RICE: Oh yes. Sure. Just go to an AA meeting. Go to an open meeting and listen to people from all over talking about how they’ve made amends with the people around them, how they’ve changed their lives, how they’ve made amends to children and spouses they’ve hurt. And of course, there’s atonement there. You know, the word atonement is a funny word. It means “at one meant.” So, if you think of it as strictly suffering to pay a debt, no. Maybe that’s something we now reject in the 21st century. We don’t think you have to suffer agony to pay a debt. We think you have to do something good about what you did. You have to change your ways. You know, you just don’t go off and suffer for how badly you treated your children. You re-approach your children and try to show them love.
Anne Rice’s latest novel, Of Love and Evil is currently available from Knopf at Amazon.com and all other booksellers. And, yes. That regal vampire of a generation, Lestat, may be coming back to the big screen sooner than later. Rice confirmed that she is fielding renewed interest in her Vampire Chronicles books.
“I don’t have anything firm yet to announce,” Rice said. “I hope that there will be movies soon and I hope that they will be productions that are true to the spirit of Lestat’s personality.

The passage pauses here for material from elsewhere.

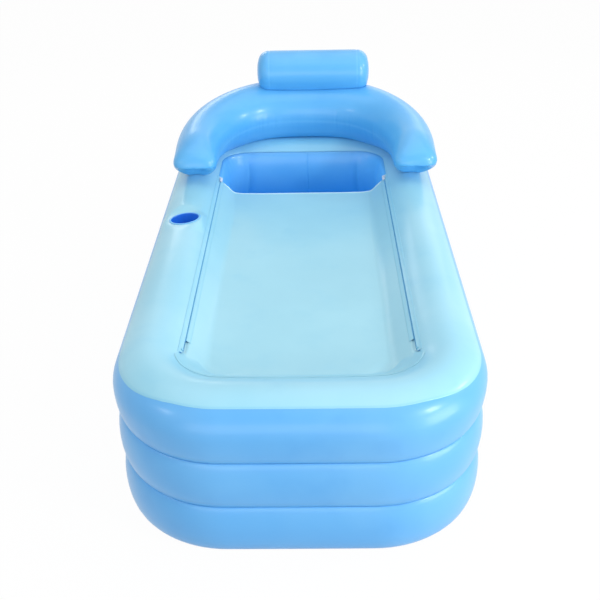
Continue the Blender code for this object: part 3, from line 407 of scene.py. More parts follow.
def dress(obj, material, body, slot, *nodes):
    """Gives a piece its finish and its body, and hides the CAD nodes that it stands for."""
    outward(obj)
    obj.data.materials.clear()
    obj.data.materials.append(material)
    if nodes:
        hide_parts(*nodes)
    if body is not None:
        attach(obj, body)
    count = sum(len(p.vertices) - 2 for p in obj.data.polygons)
    print(f"{obj.name}: {count} triangles, {[round(v, 3) for v in obj.dimensions]} m")
    return obj


def gathers(length, counts, seed):
    """Uneven pleats along a closed weld, from 0 to 1, as a function of the place along it."""
    chance = np.random.default_rng(seed)
    phases = chance.uniform(0, math.pi, len(counts))
    weights = chance.uniform(0.5, 1.0, len(counts))

    def at(place):
        total = 0
        for count, phase, weight in zip(counts, phases, weights):
            total = total + weight * (1 - np.abs(np.sin(math.pi * count * place / length + phase)))
        return (total / weights.sum()) ** 1.6

    return at


# %% [markdown]
# In plan the wall is a rounded rectangle with a larger turn at the foot, and the opening is
# a smaller one. Each place in between is a share of the way from one to the other, which is
# how the rim's width follows both. The head end has a few closer columns where the film's
# closing weld runs down the wall.

# %% Plan
def straight_shares(count, marks=()):
    """Places of the columns along one straight side, closer together at each mark."""
    shares = list(np.arange(1, count) / count)
    for mark in marks:
        shares += [mark + step for step in (-0.022, -0.011, -0.0045, 0, 0.0045, 0.011, 0.022)]
    return np.array(sorted(shares))


SEAM_SHARE = (0.200 - WALL_SEAM_X) / 0.400
SIDE, HEAD_SIDE, FOOT_SIDE = straight_shares(78), straight_shares(26, [SEAM_SHARE]), straight_shares(24)
STRAIGHTS = (SIDE, HEAD_SIDE, SIDE, FOOT_SIDE)
ARC_STEPS = 22


def rounded(half_width, y_foot, y_head, foot_radius, head_radius):
    """A rounded rectangle's points, anticlockwise from the right end of the foot."""
    places = (
        (half_width - foot_radius, y_foot + foot_radius, foot_radius, -90),
        (half_width - head_radius, y_head - head_radius, head_radius, 0),
        (head_radius - half_width, y_head - head_radius, head_radius, 90),
        (foot_radius - half_width, y_foot + foot_radius, foot_radius, 180),
    )
    arcs = []
    for x, y, radius, start in places:
        angle = np.radians(start + 90 * np.arange(ARC_STEPS + 1) / ARC_STEPS)
        arcs.append(np.stack([x + radius * np.cos(angle), y + radius * np.sin(angle)], 1))
    points = []
    for k, arc in enumerate(arcs):
        after = arcs[(k + 1) % 4][0]
        points.append(arc)
        points.append(arc[-1] + (after - arc[-1]) * STRAIGHTS[k][:, None])
    return np.vstack(points)


OUT = rounded(TUB_WIDTH / 2, -HALF_LENGTH, HALF_LENGTH, FOOT_RADIUS, HEAD_RADIUS)
OPEN = rounded(OPENING_WIDTH / 2, FOOT_RIM - HALF_LENGTH, HALF_LENGTH - HEAD_RIM,
               OPENING_FOOT_RADIUS, OPENING_HEAD_RADIUS)
OPEN[:, 1] += FOOT_BOW * eased(ramp(-OPEN[:, 1], 0.46, 0.12)) * (2 * OPEN[:, 0] / OPENING_WIDTH) ** 2
COLUMNS = len(OUT)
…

That’s what the readers really want when they see the name Anne Rice and the name Lestat.”
As to who she would like to see take over the fabled role?
“When the rumor came out last year that Robert Downey, Jr. might do it, I thought that was terrifically exciting,” Rice added. “He has such depth. And he has such a mischievous spirit. I could really see him being a great Lestat. But there are many, many other people who could do it.”